Ishiba’s unusually frank admission, said political analysts, highlights the risk that he took in dissolving parliament in early October and calling a general election just a few days after being sworn-in as prime minister. Ahead of the election, the LDP alone held 256 seats in the 465-seat lower house of the Japanese parliament. Ishiba’s target is for the LDP to retain over 233.
If the LDP loses more than about 25 seats and its parliamentary majority, Ishiba could be forced to resign to take responsibility for his miscalculation and thus become Japan’s shortest-serving leader of the modern era. Any loss of seats by the LDP will force it to depend more heavily on its coalition partner and impair Ishiba’s chances of pushing reform as decisively as his immediate predecessors. If the worst fears of the LDP are realised, then it might be forced to look for additional new partners in order to retain power.
That risk, according to opinion polls taken during the short two-week general election campaign, appears to have risen. What was intended as a move to catch the opposition parties off guard and secure a clear mandate from the public has instead given Japan’s electorate — disgusted with money scandals at the LDP and feeling the strain of rising living costs — a forum to vent their dissatisfaction.
In his last day of campaigning, Yoshihiko Noda, a former prime minister and now head of the largest opposition party, doubled down on his campaign message: the Constitutional Democratic party of Japan does not expect to be voted in as the majority party, and is not presenting a radically different set of policies, but the election represents a chance to punish the LDP and dent its capacity to rule.

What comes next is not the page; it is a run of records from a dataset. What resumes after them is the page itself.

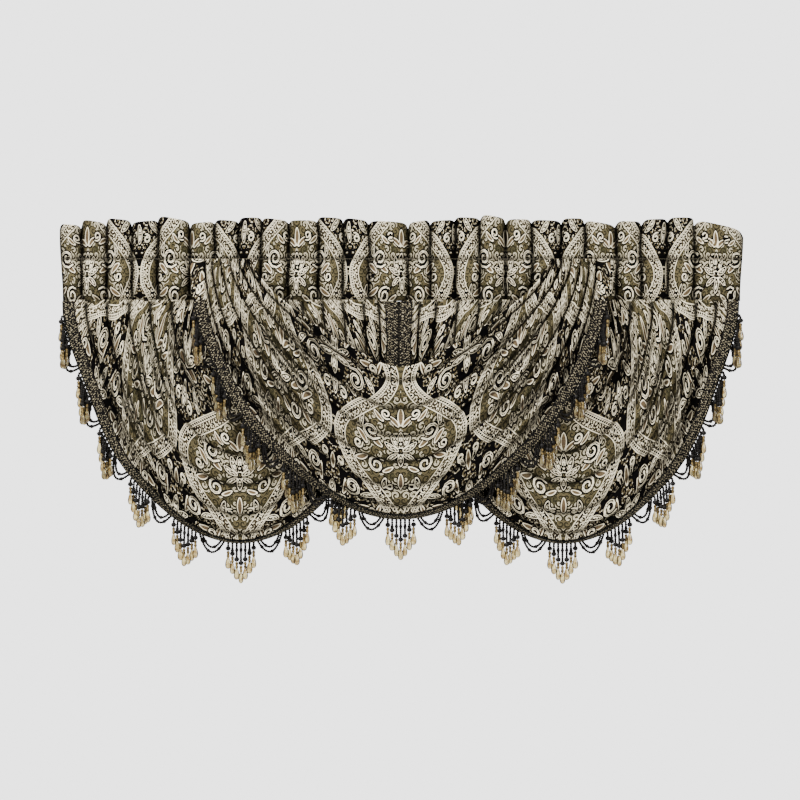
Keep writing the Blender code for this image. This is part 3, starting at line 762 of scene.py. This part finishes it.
def headingSurface():
    x, share, top, depth, rise = pleatColumns()
    swell = np.abs(np.sin(math.pi * share)) ** 0.55
    uneven = np.sin(top * 5100 + depth * 9700)  # differs from pleat to pleat
    notch = np.abs(2 * share - 1) ** 7
    topZ = top - heading["scallop"] * (1 + 0.35 * uneven) * notch - heading["foldRadius"]
    topZ = topZ + rise * (share - 0.5)
    groove, gap, radius = heading["grooveY"], heading["backGap"], heading["foldRadius"]
    pocket = topStitchZ - seamZ
    headerTop = pocket + heading["headerRun"]
    backTop = headerTop + heading["foldRun"]
    rows = [(groove - 0.0014 - depth * 0.30 * swell, seamZ - heading["lap"] + 0 * x)]
    runs = [-heading["lap"]]
    for q in np.linspace(0, 1, heading["pocketRows"]):
        fullness = 0.30 + 0.82 * math.sin(math.pi * q) ** 0.7
        rows.append((groove - depth * fullness * swell, seamZ + q * pocket + 0 * x))
        runs.append(q * pocket)
    for q in np.linspace(0, 1, heading["headerRows"] + 1)[1:]:
        fullness = np.interp(q, heading["headerPlaces"], heading["frontFullness"])
        rows.append((groove - depth * fullness * swell, topStitchZ + q * (topZ - topStitchZ)))
        runs.append(pocket + q * heading["headerRun"])
    topY, frontTop = rows[-1]
    for q in np.linspace(0, 1, heading["foldRows"] + 1)[1:]:
        angle = math.pi * q
        rows.append((topY + radius * (1 - math.cos(angle)), frontTop + radius * math.sin(angle)))
        runs.append(headerTop + q * heading["foldRun"])
    for q in np.linspace(1, 0, heading["backRows"] + 1)[1:]:
        y = groove - depth * np.interp(q, heading["headerPlaces"], heading["backFullness"]) * swell
        rows.append((y + gap + (2 * radius - gap) * q, topStitchZ + q * (topZ - topStitchZ)))
        runs.append(backTop + (1 - q) * heading["headerRun"])
    for q in np.linspace(1, 0, heading["facingRows"] + 1)[1:]:
        back = min(math.sin(math.pi * q) * 1.9, 1.0) ** 0.8
        pinch = 0.0016 * np.sin(x * 410 + 2 * np.sin(x * 37)) * (1 - 0.6 * back)
        sewn = groove - 0.24 * depth * swell * (1 - back) + gap
        y = sewn + back * (heading["facingY"] - sewn) + pinch * 0.5
        rows.append((y, seamZ + q * pocket + 0 * x))
        runs.append(backTop + heading["headerRun"] + (1 - q) * heading["facingRun"])
    y = np.array([row[0] for row in rows])
    z = np.array([row[1] for row in rows])
    wide = np.repeat(x[None, :], len(rows), axis=0)
    loose = np.clip((z - seamZ) / 0.02, 0, 1)
    drift = ripple(wide * 9, z * 22, 1.7) * 0.0040 * loose
    drift *= np.clip((heading["halfWidth"] - np.abs(wide)) / 0.03, 0, 1)
    drawn = smoothStep((np.abs(wide) - 0.76) / 0.08) * smoothStep((topStitchZ + 0.06 - z) / 0.16)
    drift -= np.sign(wide) * heading["drawnIn"] * drawn
    y = y + ripple(wide * 60, z * 26, 4.2) * 0.0022 + ripple(wide * 150, z * 40, 6.6) * 0.0008
    points = np.stack([wide + drift, y, z], axis=-1)
    flat = np.stack([
        wide * heading["fullness"],
        np.array(runs)[:, None] - (heading["patternZ"] - seamZ) + 0 * wide,
    ], axis=-1)
    # painted shade: darker in the grooves between the pleats, with the centre swag's painted neckline
    # shadow added at the end
    width = np.diff(x, append=x[-1] + 0.01) * heading["stepsPerPleat"]
    away = np.minimum(share, 1 - share) * width
    paintedShade = np.exp(-(away / 0.0034) ** 2) + 0.66 * np.exp(-(away / 0.0130) ** 2)
    paintedShade = paintedShade[None] * np.ones((len(rows), 1))
    # painted shade along the top stitch row and along the seam, where the cloth is gathered
    pinch = np.exp(-((z - topStitchZ) / 0.0050) ** 2) * 0.75
    pinch = pinch + np.exp(-((z - seamZ) / 0.0050) ** 2) * 0.6
    return points, flat, np.maximum(np.clip(paintedShade + pinch, 0, 1), neckShade(points))


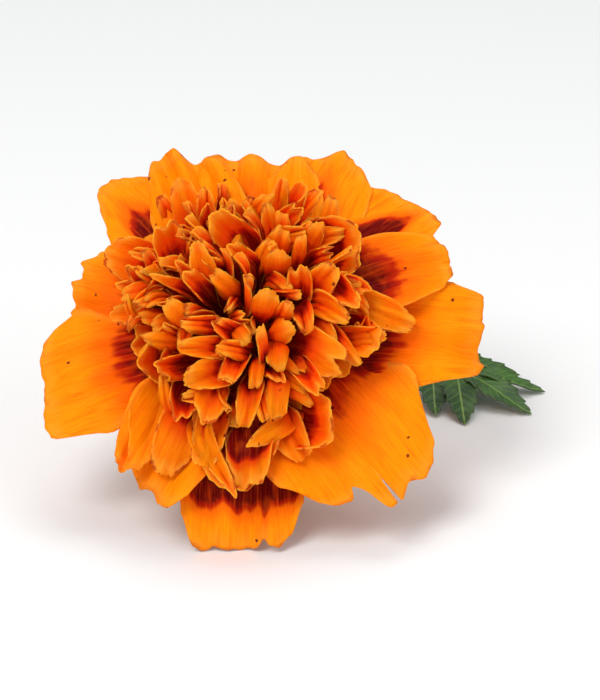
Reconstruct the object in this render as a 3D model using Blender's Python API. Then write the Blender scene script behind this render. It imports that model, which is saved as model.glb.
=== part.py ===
"""A double French marigold bloom, picked with a short stem and one pair of leaves, lying on a table.

The head is modelled in its own frame: the origin is the middle of the disc that the petals spread from,
+Z is the flower's axis and +X points to the viewer's right. An empty tips the head to the angle it lies at.
"""

import math

import bmesh
import bpy
from mathutils import Matrix, Vector

MM = 0.001
TAU = 2.0 * math.pi

# How the flower lies: its axis rises this far above the table
AXIS_ELEVATION = 50.0

# Petals, in millimetres
PETAL_THICKNESS = 0.5
FLORET_WALL = 0.45
PINWHEEL_STEP = 1.1  # each petal lies this far over its neighbour, all the way round
OUTER_CURL = -0.2  # how far a petal's edges lie above its middle
INNER_CURL = 0.3

# Outer ray petals: azimuth in degrees, reach from the axis, full width, lobes of the end, depth of the lobes
OUTER_PETALS = (
    (0.0, 32.3, 17.5, 3, 0.9),
    (27.0, 31.0, 17.0, 2, 0.7),
    (46.0, 32.8, 16.0, 2, 1.0),
    (71.0, 33.8, 17.0, 1, 1.6),
    (91.0, 31.0, 17.0, 3, 0.6),
    (111.0, 33.8, 16.0, 2, 0.8),
    (131.0, 33.3, 16.5, 2, 0.9),
    (160.0, 29.8, 17.0, 4, 0.8),
    (189.0, 32.0, 23.5, 3, 0.8),
    (235.0, 28.8, 16.5, 2, 0.9),
    (264.0, 32.8, 18.5, 2, 1.3),
    (308.0, 32.2, 26.0, 4, 1.0),
)

# Inner petals, folded like boats between the outer ones and the crest: azimuth, reach, full width
INNER_PETALS = (
    (0.0, 22.5, 8.0),
    (32.0, 20.0, 12.0),
    (57.0, 22.5, 11.0),
    (83.0, 23.0, 11.5),
    (107.0, 23.0, 11.0),
    (132.0, 22.0, 11.0),
    (160.0, 24.0, 11.0),
    (185.0, 20.5, 10.0),
    (207.0, 20.5, 11.0),
    (234.0, 21.0, 12.0),
    (263.0, 26.0, 13.0),
    (285.0, 21.0, 9.0),
    (306.0, 21.5, 9.5),
    (340.0, 21.0, 10.0),
)

# Crest florets, ring by ring: how many, mouth's distance from the axis and height, mouth radius, turn in degrees
CREST_RINGS = (
    (12, 13.7, 12.0, 3.05, 0.0),
    (9, 9.0, 15.4, 2.65, 12.0),
    (5, 4.6, 17.4, 2.1, 31.0),
    (1, 0.0, 18.0, 2.0, 0.0),
)

CREST_LOWEST_ROOT = 40.0  # latitude on the dome of the lowest ring's claws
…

The LDP, said Noda, shows “no sign of remorse” for the slush fund scandal that has dominated headlines for months and called on voters to end an era of politics in which “the general public are made to look like fools”.
In a small sample of voters leaving polling stations in three separate districts of Tokyo on Sunday morning, about a third told FT reporters that they had used the moment to shift their usual support for the LDP to other parties.